In-N-Out's secret isn't the quality of the beef, though the beef is good. It's that their entire operation, staffing, training, supply chain, quality control, facility design, is optimized for four items. When you optimize for four items, you're much better at each of them than when you optimize for 100. The kitchen is faster, the quality is more consistent, the training is more effective, and the staff develop genuine expertise rather than just procedural familiarity.
What Radical Focus Looks Like Inside a P&C Agency
The application to insurance agencies is both simpler and harder than it sounds. Simpler, because the principle is straightforward: identify your three to five highest-value, most-efficient products and build your agency around excellence in those specifically. Harder, because the instinct to say yes to every opportunity is deeply embedded in most sales cultures, and saying no to a potential client request feels like leaving money on the table.

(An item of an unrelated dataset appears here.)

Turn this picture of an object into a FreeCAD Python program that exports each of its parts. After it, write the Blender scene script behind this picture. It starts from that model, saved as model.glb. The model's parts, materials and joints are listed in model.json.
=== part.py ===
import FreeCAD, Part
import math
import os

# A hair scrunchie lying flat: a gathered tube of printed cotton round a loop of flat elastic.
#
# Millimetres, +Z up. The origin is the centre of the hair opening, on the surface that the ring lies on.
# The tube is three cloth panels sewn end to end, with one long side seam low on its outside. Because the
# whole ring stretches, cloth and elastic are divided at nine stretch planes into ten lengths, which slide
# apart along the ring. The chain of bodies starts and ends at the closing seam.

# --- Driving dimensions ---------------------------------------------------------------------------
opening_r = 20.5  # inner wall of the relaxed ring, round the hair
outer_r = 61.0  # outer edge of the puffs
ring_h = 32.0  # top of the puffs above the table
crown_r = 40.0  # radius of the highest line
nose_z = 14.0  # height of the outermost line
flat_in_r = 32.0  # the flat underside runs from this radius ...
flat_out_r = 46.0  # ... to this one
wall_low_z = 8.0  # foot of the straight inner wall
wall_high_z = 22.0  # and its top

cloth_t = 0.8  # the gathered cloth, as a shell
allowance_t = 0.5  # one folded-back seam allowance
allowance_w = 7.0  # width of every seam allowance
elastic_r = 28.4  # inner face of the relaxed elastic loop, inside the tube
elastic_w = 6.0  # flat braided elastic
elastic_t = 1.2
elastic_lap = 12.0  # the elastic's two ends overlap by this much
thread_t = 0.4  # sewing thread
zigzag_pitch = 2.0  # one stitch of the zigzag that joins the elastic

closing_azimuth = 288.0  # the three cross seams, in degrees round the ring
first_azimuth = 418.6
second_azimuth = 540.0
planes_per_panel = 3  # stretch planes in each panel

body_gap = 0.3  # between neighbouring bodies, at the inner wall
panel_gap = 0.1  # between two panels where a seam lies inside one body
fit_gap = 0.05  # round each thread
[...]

The agents who have applied the In-N-Out model report a consistent experience: the first six months of tighter focus feel like restriction. After that, the compounding returns of genuine expertise, process efficiency, and client satisfaction become visible. The referral rate improves because you're doing your core products better. The close rate improves because your producers have deeper knowledge and stronger confidence in a narrower domain. The service quality improves because your support staff have handled the same scenarios hundreds of times.
Craig and Jason make the point that focus also changes the carrier relationships. An agency that does a significant volume of personal lines P&C with two or three carriers has leverage, visibility, and service priority that an agency spreading the same premium across seven carriers and twelve products simply doesn't have. The concentrated relationship pays dividends in market access, underwriting support, and the kind of partnership that makes hard market conditions manageable.
The client experience dimension is perhaps the most undervalued benefit of the focus model. When you're genuinely excellent at what you offer, client interactions are different. Your producers aren't hedging, aren't unsure, aren't reading from the policy jacket to answer questions. They know the products cold, they know the claims experience, they know the carriers' underwriting appetite. That expertise is palpable to clients, and it's the foundation of the trust that generates referrals and retention.
What This Means for Your Agency
Conduct an honest assessment of your current product and carrier mix. For each combination, answer two questions: what percentage of your revenue does this represent, and how deep is your team's genuine expertise in it? Plot the results. The quadrant you're looking for is high revenue, high expertise. Everything else is worth questioning.
The agency's four-item menu exercise: if you could only offer four products or product categories, which would they produce the most durable, highest-margin, most enjoyable business for your team? Start there. You don't have to eliminate everything else immediately, but identifying your four should clarify where to invest in excellence versus where you're maintaining competency for convenience.
Run the efficiency analysis: how much of your process complexity comes from products you added opportunistically versus products that are core to your strategy? The reduction in administrative and training overhead from trimming the opportunistic additions often produces immediate operational improvements that fund the investment in depth for your core products.
The Bottom Line
In-N-Out Burger has a line out the door and a cult following built on hamburgers, fries, a milkshake, and a few variations. They didn't win by doing more, they won by doing less better than anyone else. The P&C agencies that apply this principle, deep expertise, refined process, concentrated carrier relationships, and genuine excellence in a focused domain, are the ones building books of business that don't require heroic effort to maintain and don't depend on constantly finding new leads to replace the clients who leave. That's the kind of agency worth building.